In a way the route for Rutherford Institute’s involvement in both Dover and Mt. Vernon was similar. Rather than being a principal actor, involved in the original disputes, Rutherford was a late-comer, entering the processes well after they were in progress. It attempted (in Dover) and succeeded (in Mt. Vernon) in inserting itself into an on-going process, making arguments that neither side made prior to Rutherford’s participation. In both cases it is arguing for an expansion of First Amendment rights, in the Dover case the right of parents to determine what will be taught in public school science classrooms, and in the Mt. Vernon case the right of a teacher to override instructions from the Board of Education regarding curriculum matters. And in both cases the result would be the inclusion of any damn fool thing a parent or teacher wants taught, regardless of its appropriateness to the class or the validity of its content. As the response from the plaintiffs in opposition to the Application to Intervene put it,
Second, if Applicants were correct that there is a First Amendment right of parents to dictate the content of public school curricula, that right would eviscerate the well-recognized authority of school districts to set their own curricula. (p. 7)

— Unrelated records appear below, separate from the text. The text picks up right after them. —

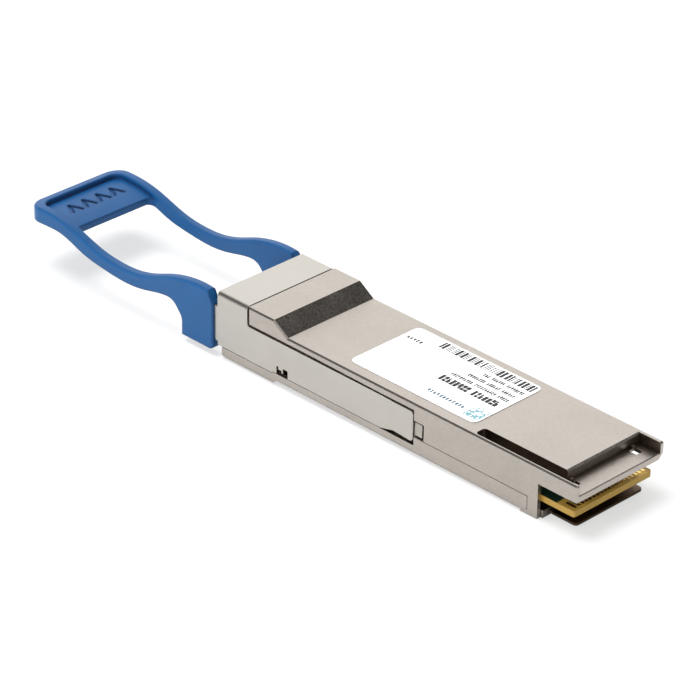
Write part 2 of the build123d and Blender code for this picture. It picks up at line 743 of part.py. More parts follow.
with BuildPart() as port_receptacle:
    block((nose_x + receptacle_setback, receptacle_end_x), (-receptacle_width / 2, receptacle_width / 2),
          (port_low_z - receptacle_wall, port_high_z + receptacle_wall))
    # groove for the gasket
    with BuildSketch(Plane.YZ.offset(nose_x + gasket_setback)):
        with Locations((0, port_z)):
            Rectangle(receptacle_width + outside, port_height + 2 * receptacle_wall + outside)
            Rectangle(receptacle_width - 2 * gasket_depth,
                      port_height + 2 * receptacle_wall - 2 * gasket_depth, mode=Mode.SUBTRACT)
    extrude(amount=gasket_width, mode=Mode.SUBTRACT)
    # port, keyway, and the hole for the ferrule
    block((nose_x - outside, port_back_x), (-port_half, port_half), (port_low_z, port_high_z),
          Mode.SUBTRACT)
    block((nose_x - outside, nose_x + keyway_length), (-keyway_width / 2, keyway_width / 2),
          (port_z, port_high_z + keyway_depth), Mode.SUBTRACT)
    block((port_back_x, receptacle_end_x),
          (-ferrule_width / 2 - ferrule_clearance, ferrule_width / 2 + ferrule_clearance),
          (port_z - ferrule_height / 2 - ferrule_clearance,
           port_z + ferrule_height / 2 + ferrule_clearance), Mode.SUBTRACT)
save(port_receptacle, "port_receptacle")

with BuildPart() as port_gasket:
    with BuildSketch(Plane.YZ.offset(nose_x + gasket_setback)):
        with Locations((0, port_z)):
            Rectangle(receptacle_width, port_height + 2 * receptacle_wall)
            Rectangle(receptacle_width - 2 * gasket_depth,
                      port_height + 2 * receptacle_wall - 2 * gasket_depth, mode=Mode.SUBTRACT)
    extrude(amount=gasket_width)
save(port_gasket, "port_gasket")

with BuildPart() as port_latch:
    block((port_back_x - latch_plate, port_back_x),
          (-latch_plate_size[0] / 2, latch_plate_size[0] / 2),
          (port_z - latch_plate_size[1] / 2, port_z + latch_plate_size[1] / 2))
    for side in (1, -1):
        with BuildSketch(Plane.XY.offset(port_z - latch_arm_height / 2)):
            with BuildLine():
                arm_outer = side * latch_arm_spacing / 2
                arm_inner = side * (latch_arm_spacing / 2 - latch_arm_thickness)
                hook_y = side * (latch_arm_spacing / 2 - latch_arm_thickness - latch_hook)
                arm_tip_x = port_back_x - latch_plate - latch_arm_length
                Polyline(
                    (port_back_x - latch_plate, arm_outer),
                    (arm_tip_x, arm_outer),
                    (arm_tip_x + latch_hook, hook_y),
                    (arm_tip_x + 2 * latch_hook, hook_y),
                    (arm_tip_x + 2 * latch_hook, arm_inner),
                    (port_back_x - latch_plate, arm_inner),
                    close=True,
                )
            make_face()
        extrude(amount=latch_arm_height)
    block((port_back_x - latch_plate, port_back_x),
          (-ferrule_width / 2 - ferrule_clearance, ferrule_width / 2 + ferrule_clearance),
          (port_z - ferrule_height / 2 - ferrule_clearance,
           port_z + ferrule_height / 2 + ferrule_clearance), Mode.SUBTRACT)
save(port_latch, "port_latch")

# ================================================================ ferrule and its pins
with BuildPart() as mt_ferrule:
    block((ferrule_face_x, ferrule_end_x), (-ferrule_width / 2, ferrule_width / 2),
          (port_z - ferrule_height / 2, port_z + ferrule_height / 2))
    block((receptacle_end_x, ferrule_end_x), (-ferrule_shoulder[0] / 2, ferrule_shoulder[0] / 2),
          (port_z - ferrule_shoulder[1] / 2, port_z + ferrule_shoulder[1] / 2))
    with BuildSketch(Plane.YZ.offset(ferrule_face_x)):
        with Locations((0, port_z)):
            with GridLocations(pin_spacing, 0, 2, 1):
                Circle(pin_diameter / 2 + pin_clearance)
    extrude(amount=ferrule_length, mode=Mode.SUBTRACT)
save(mt_ferrule, "mt_ferrule")

with BuildPart() as guide_pins:
    with BuildSketch(Plane.YZ.offset(ferrule_face_x - pin_protrusion)):
        with Locations((0, port_z)):
            with GridLocations(pin_spacing, 0, 2, 1):
                Circle(pin_diameter / 2)
    extrude(amount=pin_protrusion + ferrule_length + clamp_thickness)
    chamfer(
        guide_pins.faces().group_by(Axis.X)[0].edges(),
        length=pin_chamfer,
    )
save(guide_pins, "guide_pins")

with BuildPart() as pin_clamp:
    block((ferrule_end_x, ferrule_end_x + clamp_thickness), (-clamp_size[0] / 2, clamp_size[0] / 2),
          (port_z - clamp_size[1] / 2, port_z + clamp_size[1] / 2))
    with BuildSketch(Plane.YZ.offset(ferrule_end_x)):
        with Locations((0, port_z)):
            with GridLocations(pin_spacing, 0, 2, 1):
                Circle(pin_diameter / 2 + pin_clearance)
    extrude(amount=clamp_thickness, mode=Mode.SUBTRACT)
save(pin_clamp, "pin_clamp")

with BuildPart() as ferrule_boot:
    with BuildSketch(Plane.YZ.offset(boot_x)):
        with Locations((0, port_z)):
            RectangleRounded(*boot_size, boot_corner)
    with BuildSketch(Plane.YZ.offset(boot_x + boot_length)):
        with Locations((0, port_z)):
            RectangleRounded(*boot_end_size, boot_corner)
    loft()
save(ferrule_boot, "ferrule_boot")

# ================================================================ circuit board
board_x = nose_x + board_start
with BuildPart() as circuit_board:
    with BuildSketch(Plane.XY.offset(board_low_z)) as board_plan:
        with Locations(((board_x + board_end_x) / 2, 0)):
            Rectangle(board_end_x - board_x, 2 * (cavity_half - board_side_gap))
        with Locations(((rear_cavity_x + board_side_gap + board_end_x) / 2, 0)):
            Rectangle(board_end_x - rear_cavity_x - board_side_gap, card_edge_width)
        fillet(board_plan.vertices().group_by(Axis.X)[-1], radius=card_edge_corner)
    extrude(amount=board_thickness)
save(circuit_board, "circuit_board")

pad_x = board_end_x - contact_setback - contact_length / 2
for level, level_name in ((board_top_z, "top"), (board_low_z - contact_thickness, "bottom")):
    with BuildPart() as contacts:
        with BuildSketch(Plane.XY.offset(level)):
            with Locations((pad_x, 0)):
                with GridLocations(0, contact_pitch, 1, contact_count):
                    Rectangle(contact_length, contact_width)
        extrude(amount=contact_thickness)
    save(contacts, f"card_edge_contacts_{level_name}")

# ================================================================ chips and optics
processor_z = board_low_z - processor_size[2]
with BuildPart() as signal_processor:
    with Locations((nose_x + processor_position, 0, processor_z + processor_size[2] / 2)):
        Box(*processor_size)
save(signal_processor, "signal_processor")

with BuildPart() as thermal_pad:
    pad_height = processor_z - base_z - floor_thickness
    with Locations((nose_x + processor_position, 0, processor_z - pad_height / 2)):
        Box(processor_size[0], processor_size[1], pad_height)
save(thermal_pad, "thermal_pad")

with BuildPart() as microcontroller:
    with Locations((nose_x + controller_position, 0, board_top_z + controller_size[2] / 2)):
        Box(*controller_size)
save(microcontroller, "microcontroller")

channels = (
    (channel_offset, "laser_driver", "laser_array", "transmit_lens_block", "transmit_ribbon"),
    (-channel_offset, "receiver_amplifier", "photodiode_array", "receive_lens_block",
     "receive_ribbon"),
)
lens_x = nose_x + lens_block_position
ribbon_end_x = lens_x - lens_block_size[0] / 2
ribbon_end_z = board_top_z + ribbon_height
ribbon_start_x = boot_x + boot_length
ribbon_step = (ribbon_end_x - ribbon_start_x) / 5
for centre_y, driver_name, array_name, lens_name, ribbon_name in channels:
    side = 1 if centre_y > 0 else -1
    with BuildPart() as driver:
        with Locations((nose_x + driver_position, centre_y, board_top_z + driver_size[2] / 2)):
            Box(*driver_size)
    save(driver, driver_name)
    with BuildPart() as array:
        with Locations((lens_x, centre_y, board_top_z + array_size[2] / 2)):
            Box(*array_size)
    save(array, array_name)
    with BuildPart() as lens_block:
        with Locations((lens_x, centre_y, board_top_z + lens_block_size[2] / 2)):
            Box(*lens_block_size)
        with Locations((lens_x, centre_y, board_top_z + lens_cavity[2] / 2)):
            Box(*lens_cavity, mode=Mode.SUBTRACT)
        chamfer(lens_block.edges().filter_by(Axis.Y).group_by(Axis.Z)[-1].sort_by(Axis.X)[-1],
                length=lens_chamfer)
    save(lens_block, lens_name)
    # a short ribbon from the boot to the lens block, with some slack in its hump
    ribbon_y = side * ribbon_offset
    with BuildPart() as ribbon:
        with BuildLine() as ribbon_route:
            FilletPolyline(
                (ribbon_start_x, ribbon_y, port_z),
                (ribbon_start_x + ribbon_step, ribbon_y, port_z),
                (ribbon_start_x + 2 * ribbon_step, ribbon_y, port_z + ribbon_hump),
                (ribbon_start_x + 3 * ribbon_step, ribbon_y, port_z + ribbon_hump),
                (ribbon_start_x + 4 * ribbon_step, ribbon_y, ribbon_end_z),
                (ribbon_end_x, ribbon_y, ribbon_end_z),
                radius=ribbon_step * ribbon_bend,
            )
        with BuildSketch(Plane(origin=(ribbon_start_x, ribbon_y, port_z), x_dir=(0, 1, 0),
                               z_dir=(1, 0, 0))):
            Rectangle(ribbon_width, ribbon_thickness)
        sweep()
    save(ribbon, ribbon_name)

with BuildPart() as power_inductors:
    with Locations((nose_x + inductor_position, 0, board_top_z + inductor_size[2] / 2)):
        with GridLocations(0, inductor_spacing, 1, 3):
            Box(*inductor_size)
save(power_inductors, "power_inductors")

with BuildPart() as capacitors:
    with Locations((nose_x + capacitor_position, 0, board_top_z + capacitor_size[2] / 2)):
        with GridLocations(*capacitor_grid, 3, 5):
            Box(*capacitor_size)
    with Locations((rear_x - capacitor_row_setback, 0, board_top_z + capacitor_size[2] / 2)):
        with GridLocations(0, 2 * contact_pitch, 1, 8):
            Box(*capacitor_size)
save(capacitors, "capacitors")

# ================================================================ screws and label
with BuildPart() as cover_screws:
    with Locations(Plane.XY.offset(base_z)):
        with Locations((nose_x + screw_position, 0)):
            with GridLocations(0, screw_spacing, 1, 2):
                Cylinder(screw_radius, screw_length, align=(Align.CENTER, Align.CENTER, Align.MIN))
                Cone(screw_head_radius, screw_radius, screw_head_radius - screw_radius,
                     align=(Align.CENTER, Align.CENTER, Align.MIN))
    # cross recess
    with BuildSketch(Plane.XY.offset(base_z)):
        with Locations((nose_x + screw_position, 0)):
            with GridLocations(0, screw_spacing, 1, 2):
                Rectangle(screw_head_radius, screw_slot)
                Rectangle(screw_slot, screw_head_radius)
    extrude(amount=screw_slot, mode=Mode.SUBTRACT)
save(cover_screws, "cover_screws")

with BuildPart() as label:
    with BuildSketch(Plane.XY.offset(face_z)):
        with Locations((end_x - label_offset - label_length / 2, label_shift)):
            RectangleRounded(label_length, label_width, label_corner)
    extrude(amount=label_thickness)
save(label, "label")
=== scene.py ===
"""Looks of a pluggable optical transceiver module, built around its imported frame.

The metal shells, the release slider, the board and the port keep their shapes from the frame and
get their finishes here. The two return springs are wound here in the place of the frame's, and the
print on the label and the fibre ends in the ferrule are made here.
Metres throughout. +X runs from the pull tab to the card edge, +Z is up, out of the label face.
"""
from __future__ import annotations

import logging
import math
import random
from dataclasses import dataclass, field, replace
from enum import Enum
from typing import Any, Dict, List, Optional, Sequence, Tuple

import bmesh
import bpy
from mathutils import Matrix, Vector

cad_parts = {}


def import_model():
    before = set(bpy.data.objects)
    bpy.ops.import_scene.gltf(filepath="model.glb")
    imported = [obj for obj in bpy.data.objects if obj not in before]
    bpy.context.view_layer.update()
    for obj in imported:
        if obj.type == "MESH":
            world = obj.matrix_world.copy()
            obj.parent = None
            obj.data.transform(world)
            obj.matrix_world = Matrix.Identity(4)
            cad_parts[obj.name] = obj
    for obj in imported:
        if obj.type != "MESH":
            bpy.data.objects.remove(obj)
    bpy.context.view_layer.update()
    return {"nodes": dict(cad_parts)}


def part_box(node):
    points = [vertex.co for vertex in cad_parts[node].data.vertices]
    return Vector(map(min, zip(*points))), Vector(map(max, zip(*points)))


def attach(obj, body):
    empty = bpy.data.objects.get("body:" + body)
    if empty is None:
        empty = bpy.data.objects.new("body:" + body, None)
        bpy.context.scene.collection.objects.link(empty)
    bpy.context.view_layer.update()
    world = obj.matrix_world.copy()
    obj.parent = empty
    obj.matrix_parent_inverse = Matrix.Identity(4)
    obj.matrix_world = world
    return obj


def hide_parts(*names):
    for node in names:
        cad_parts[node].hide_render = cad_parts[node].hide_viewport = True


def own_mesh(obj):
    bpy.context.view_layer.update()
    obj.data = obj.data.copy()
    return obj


LOG = logging.getLogger("transceiver")
MM = 0.001
WHITE = (1.0, 1.0, 1.0)
Colour = Tuple[float, float, float]
Place = Tuple[float, float]
Point = Tuple[float, float, float]
Socket = bpy.types.NodeSocket
Ring = List[bmesh.types.BMVert]


class Body(Enum):
    """The two bodies of the frame."""

    HOUSING = "housing"
    RELEASE = "release"


class Ink(Enum):
    """Printing inks on the label, with the record's slot that stands for each."""

    BLACK = "chip_black"
    TEAL = "ribbon_coat"


class Effect(Enum):
    """The effects that several finishes share."""

    FINE_GRAIN = "fine_grain"
    EDGE_WEAR_AND_SHADE = "edge_wear_and_shade"
    RECESS = "recess"
    HANDLING = "handling"


def from_srgb(red: int, green: int, blue: int) -> Colour:
    """Turn a display colour into the linear colour that the shaders use.

    Args:
        red, green, blue: the display colour, 0 to 255.

    Returns:
        The linear colour, 0 to 1.
    """
    full, toe, toe_slope, lift, power = 255, 0.04045, 12.92, 0.055, 2.4

    def channel(value: int) -> float:
        """Linear value of one channel."""
        share = value / full
        return share / toe_slope if share <= toe else ((share + lift) / (1 + lift)) ** power

    return channel(red), channel(green), channel(blue)


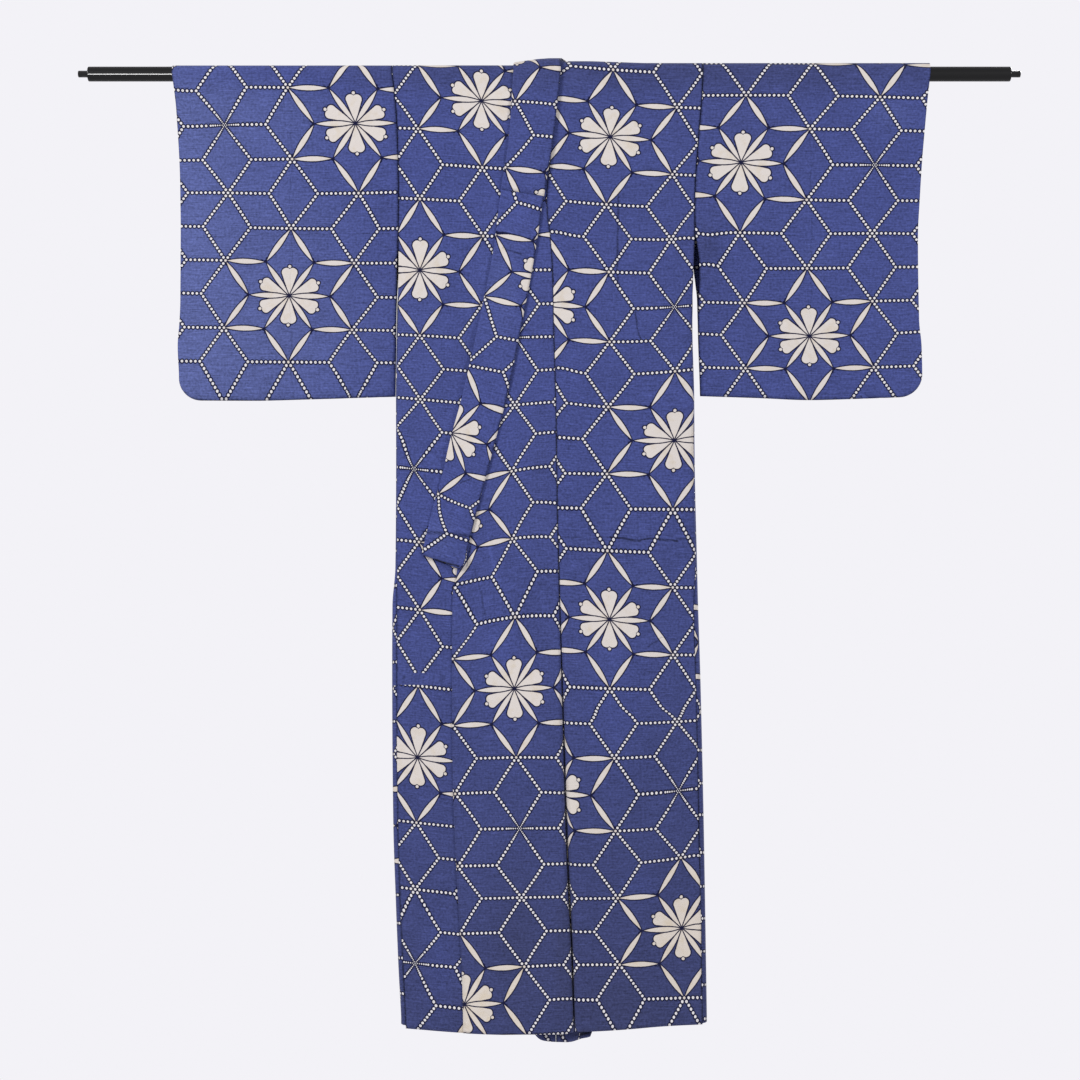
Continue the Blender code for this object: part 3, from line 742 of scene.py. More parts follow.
def side_arc(z, left, front):
    """The rounded side, from its seam to where the front or the back lies flat."""
    outer = at(SILHOUETTE, z, 2 if left else 1)
    inward = -1 if left else 1
    across = at(SIDE_ROUND, z)
    front_reach = (top_depth if left else under_depth)(outer, z)
    back_reach = back_depth(outer, z, left)
    flat_angle = 90.0 if front else -90.0
    seam_angle = mix(90 * at(SIDE_ROUND, z, 2), flat_angle, at(SIDE_OPEN, z))
    angles = np.radians(np.linspace(seam_angle, flat_angle, SIDE_POINTS))
    reach = np.where(angles >= 0, front_reach, back_reach)
    return np.column_stack([outer + inward * across * (1 - np.cos(angles)), reach * np.sin(angles)])


def okumi_fold(z, side, count):
    """The edge that turns back into the fold along the okumi seam, ending at the seam."""
    seam_x, half_width, fold = (at(OKUMI_SEAM, z, column) for column in (1, 2, 3))
    parting = OKUMI_PARTING + FOLD_PARTING * clamp(fold / 3)
    profile = ((0.0, 1.0), (0.45 * half_width, 0.5), (half_width + 1, 0.12), (2 * half_width + 4, 0.0))
    offsets = np.linspace(profile[-1][0], 0, count)
    x = seam_x + side * (offsets + parting)
    return np.column_stack([x, top_depth(x, z) - fold * at(profile, offsets)])


def front_section(z, left):
    """The front from the side seam to the okumi seam."""
    arc = side_arc(z, left, True)
    if left:
        curl = okumi_fold(z, 1, FOLD_POINTS)
    else:
        inner = mirrored(at(OKUMI_SEAM, z)) - SEAM / 2
        curl = np.array([[inner, under_depth(inner, z)]])
    x = np.linspace(arc[-1, 0], curl[0, 0], FRONT_POINTS)[1:-1]
    depth = (top_depth if left else under_depth)(x, z)
    return np.vstack([arc, np.column_stack([x, depth]), curl])


def back_section(z, left):
    """The back from the side seam to the spine seam."""
    arc = side_arc(z, left, False)
    spine = at(BACK_FOLD, z, 2)
    neck = clamp(1 + z / BACK_SETTLES) * (NECK_EDGE_X - CENTRE_X)
    inner = spine + (SEAM / 2 + neck) * (1 if left else -1)
    x = np.linspace(arc[-1, 0], inner, BACK_POINTS)[1:]
    depth = at(BACK_FOLD, z) * at(BACK_FOLD_PROFILE, x - spine) - back_depth(x, z, left)
    return np.vstack([arc, np.column_stack([x, depth])])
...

The Rutherford Institute’s argument has developed and been elaborated in the seven years between Kitzmiller and Freshwater, but it rests on the same foundation: A claimed First Amendment right to allow anything at all to be taught in science classes, subject only to the idiosyncratic wishes of individual parents or teachers.
For more, see NCSE’s Archive of Rutherford Intervention documents.
Added in edit: I’m not sure I made it clear that Judge Jones denied the request to intervene in Kitzmiller.